*Short problem*
Quote exactly, and only, the lines of the material below from the line with "obj.data.transform(world)" through the line with "sameHue = 0.5".

*Material*
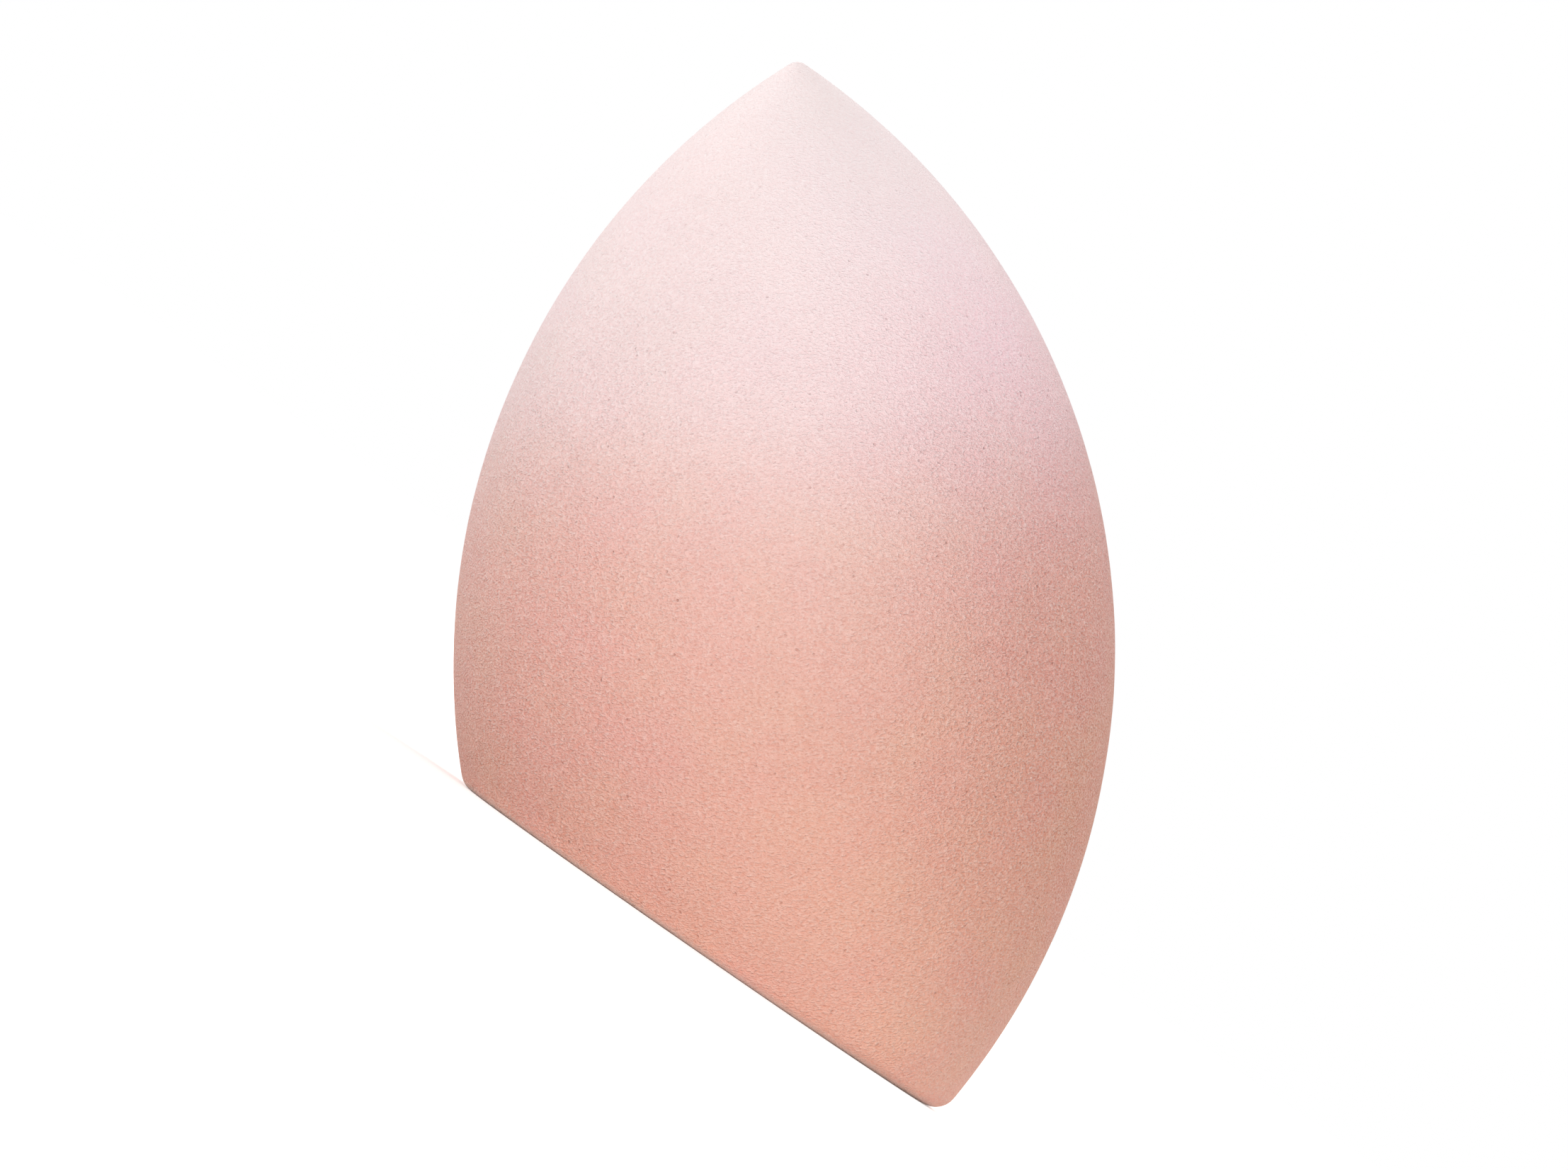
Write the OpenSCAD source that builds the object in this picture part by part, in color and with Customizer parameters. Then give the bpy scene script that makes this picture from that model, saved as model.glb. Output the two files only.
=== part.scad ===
// Makeup sponge: one lemon-shaped piece of soft foam with a slanted flat cut.
// It stands on the cut. The origin is where the lemon's axis meets the cut,
// +Z points up, and the tip leans towards -X in the XZ plane, its mirror plane.

/* [Lemon] */
// Diameter at the widest place
body_d = 40; // [36:0.5:46]
// Length from tip to tip of the whole lemon, before it is cut and eased
uncut_l = 72.4; // [66:0.2:84]

/* [Slanted cut] */
// Angle between the cut and a plane square to the lemon's axis
cut_angle = 33.4; // [10:0.2:45]
// Distance along the axis from the widest place down to the cut
cut_drop = 20.8; // [14:0.2:26]

/* [Eased edges] */
// Radius of the tip
tip_r = 0.8; // [0.4:0.1:1.8]
// Radius of the rim of the cut
rim_r = 1.4; // [0.6:0.1:2.4]

/* [Smoothness] */
// Facets around the lemon
around_n = 72; // [48:8:96]
// Rings along its side
side_n = 24; // [16:2:32]
// Rings over the eased tip, and as many over the eased rim
ease_n = 3; // [2:1:5]

/* [Hidden] */

// Blush, between the pale pink of the tip and the peach of the cut
blush = [0.91, 0.74, 0.68];

// The lemon's side is one arc, turned about the axis, from tip to tip
body_r = body_d / 2;
half_l = uncut_l / 2;
arc_r = (half_l * half_l + body_r * body_r) / (2 * body_r);
// The arc's centre lies this far beyond the axis
arc_set_back = arc_r - body_r;

// A ball of tip_r fills the tip and a ball of rim_r rolls round the rim, both touching the
// side from within: each ball's centre lies on the side's arc drawn in by the ball's radius
rim_arc_r = arc_r - rim_r;
tip_at = acos(arc_set_back / (arc_r - tip_r));

// Directions along the lemon's axis, square to it in the mirror plane, and out of that plane
axis_dir = [-sin(cut_angle), 0, cos(cut_angle)];
cross_dir = [cos(cut_angle), 0, sin(cut_angle)];
depth_dir = [0, 1, 0];
down_dir = [0, 0, -1];

// Out from the axis at the angle turn around it
function out_dir(turn) = cos(turn) * cross_dir + sin(turn) * depth_dir;

// Normal of the side at that turn, at the angle up along the arc from the widest place
function side_normal(turn, up) = cos(up) * out_dir(turn) + sin(up) * axis_dir;

// Point of the side there, or of the side drawn in by inset
function side_point(turn, up, inset = 0) =
    cut_drop * axis_dir - arc_set_back * out_dir(turn) + (arc_r - inset) * side_normal(turn, up);

// Angle along the arc at which the rim's ball touches the side, with its centre rim_r above the cut
function rim_at(turn) =
    let (
        out_rise = out_dir(turn).z,
        axis_rise = axis_dir.z,
        climb = rim_r + arc_set_back * out_rise - cut_drop * axis_rise
    )
    atan2(axis_rise, out_rise) - acos(climb / (rim_arc_r * norm([out_rise, axis_rise])));

// Direction that has swung a share of the way from one unit direction to another
function swung(from, to, share) =
    let (whole = acos(from * to))
    (sin((1 - share) * whole) * from + sin(share * whole) * to) / sin(whole);

// Centre of the ball in the tip
tip_centre = side_point(0, tip_at, tip_r);

// The skin from just below the tip, down the side, round the rim and onto the cut, at one turn
function skin_line(turn) =
    let (rim = rim_at(turn), rim_normal = side_normal(turn, rim))
    [
        for (i = [1:ease_n - 1])
            let (up = 90 + (tip_at - 90) * i / ease_n)
            tip_centre + tip_r * side_normal(turn, up),
        for (i = [0:side_n])
            let (up = tip_at + (rim - tip_at) * i / side_n)
            side_point(turn, up),
        for (i = [1:ease_n])
            side_point(turn, rim, rim_r) + rim_r * swung(rim_normal, down_dir, i / ease_n)
    ];

// A closed skin over lines that all run from a shared first point to a shared last one
module skin_over(first, lines, last) {
    line_n = len(lines);
    point_n = len(lines[0]);
    last_at = 1 + line_n * point_n;
    function at(line, point) = 1 + (line % line_n) * point_n + point;
    polyhedron(
        points = concat([first], [for (line = lines) each line], [last]),
        faces = [
            for (i = [0:line_n - 1]) [0, at(i + 1, 0), at(i, 0)],
            for (i = [0:line_n - 1], j = [0:point_n - 2])
                each [
                    [at(i, j), at(i + 1, j), at(i + 1, j + 1)],
                    [at(i, j), at(i + 1, j + 1), at(i, j + 1)]
                ],
            for (i = [0:line_n - 1]) [last_at, at(i, point_n - 1), at(i + 1, point_n - 1)]
        ]
    );
}

// The whole sponge: its tip, its side, its eased rim and the flat that it stands on
module foam_body() {
    tip = tip_centre + tip_r * axis_dir;
    flat_centre = [0, 0, 0];
    color(blush)
        intersection() {
            skin_over(tip, [for (i = [0:around_n - 1]) skin_line(360 * i / around_n)], flat_centre);
            // All the space above the cut, whose underside makes the flat one whole face
            translate([-uncut_l, -uncut_l, 0]) cube(2 * uncut_l);
        }
}

foam_body();
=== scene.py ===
# Makeup sponge of dyed foam: a lemon turned from one arc, cut flat on the slant and stood on the cut.
import math

import bpy
from mathutils import Matrix, Vector


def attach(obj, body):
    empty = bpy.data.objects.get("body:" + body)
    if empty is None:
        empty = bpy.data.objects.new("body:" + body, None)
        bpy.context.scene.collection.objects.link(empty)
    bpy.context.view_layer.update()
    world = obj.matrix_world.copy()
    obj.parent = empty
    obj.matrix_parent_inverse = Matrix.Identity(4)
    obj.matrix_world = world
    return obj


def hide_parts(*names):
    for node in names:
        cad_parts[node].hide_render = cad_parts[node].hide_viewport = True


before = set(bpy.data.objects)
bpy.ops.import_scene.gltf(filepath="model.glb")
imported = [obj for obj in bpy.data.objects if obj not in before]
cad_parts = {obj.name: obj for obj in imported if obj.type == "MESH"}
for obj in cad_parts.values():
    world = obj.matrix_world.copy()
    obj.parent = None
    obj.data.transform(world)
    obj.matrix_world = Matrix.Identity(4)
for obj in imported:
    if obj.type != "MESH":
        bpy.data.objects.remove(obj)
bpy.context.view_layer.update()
print("frame loaded:", ", ".join(sorted(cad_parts)))

mm = 0.001
noiseMiddle = 0.5  # the values of a Noise Texture lie about this
sameHue = 0.5  # what a Hue/Saturation node takes for no change


def fromHex(code):  # a colour as a picker shows it, in the linear values that nodes take
    parts = [int(code[i:i + 2], 16) / 255 for i in (0, 2, 4)]
    linear = [c / 12.92 if c <= 0.04045 else ((c + 0.055) / 1.055) ** 2.4 for c in parts]
    return (*linear, 1.0)


# Node trees are written as sums: a Wire is a socket, and each sum on it adds a Math node.
class Wire:
    def __init__(self, tree, socket):
        self.tree = tree
        self.socket = socket

    def isVector(self):
        return self.socket.type == "VECTOR"

    def __add__(self, other):
        return reckon(self.tree, "ADD", self, other)

    def __sub__(self, other):
        return reckon(self.tree, "SUBTRACT", self, other)

    def __rsub__(self, other):
        return reckon(self.tree, "SUBTRACT", other, self)

    def __mul__(self, other):
        if self.isVector() and not (isinstance(other, Wire) and other.isVector()):
            return reckon(self.tree, "SCALE", self, other)
        return reckon(self.tree, "MULTIPLY", self, other)

    def __truediv__(self, other):
        return reckon(self.tree, "DIVIDE", self, other)

    def __rtruediv__(self, other):
        return reckon(self.tree, "DIVIDE", other, self)


def feed(tree, socket, value):
    if isinstance(value, Wire):
        tree.links.new(value.socket, socket)
    else:
        socket.default_value = value


def reckon(tree, operation, *terms):
    isVector = any(isinstance(t, Wire) and t.isVector() for t in terms)
    node = tree.nodes.new("ShaderNodeVectorMath" if isVector else "ShaderNodeMath")
    node.operation = operation
    sockets = [node.inputs[0], node.inputs["Scale"]] if operation == "SCALE" else node.inputs
    for socket, term in zip(sockets, terms):
        feed(tree, socket, term)
    hasValue = operation in ("LENGTH", "DOT_PRODUCT")
    return Wire(tree, node.outputs["Value" if hasValue or not isVector else "Vector"])


def place(tree, kind, inputs=None, **settings):
    node = tree.nodes.new(kind)
    for name, value in settings.items():
        setattr(node, name, value)
    for key, value in (inputs or {}).items():
        feed(tree, node.inputs[key], value)
    return node


def output(tree, node, key=0):
    return Wire(tree, node.outputs[key])


def combine(tree, x, y, z):
    return output(tree, place(tree, "ShaderNodeCombineXYZ", {"X": x, "Y": y, "Z": z}))


def separate(vector):
    node = place(vector.tree, "ShaderNodeSeparateXYZ", {"Vector": vector})
    return [output(vector.tree, node, axis) for axis in "XYZ"]


def spread(tree):  # rows of nodes that can be read when the tree is opened
    columns, columnWide, rowHigh = 14, 190, 260
    for i, node in enumerate(tree.nodes):
        node.location = (columnWide * (i % columns), -rowHigh * (i // columns))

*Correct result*
    obj.data.transform(world)
    obj.matrix_world = Matrix.Identity(4)
for obj in imported:
    if obj.type != "MESH":
        bpy.data.objects.remove(obj)
bpy.context.view_layer.update()
print("frame loaded:", ", ".join(sorted(cad_parts)))

mm = 0.001
noiseMiddle = 0.5  # the values of a Noise Texture lie about this
sameHue = 0.5  # what a Hue/Saturation node takes for no change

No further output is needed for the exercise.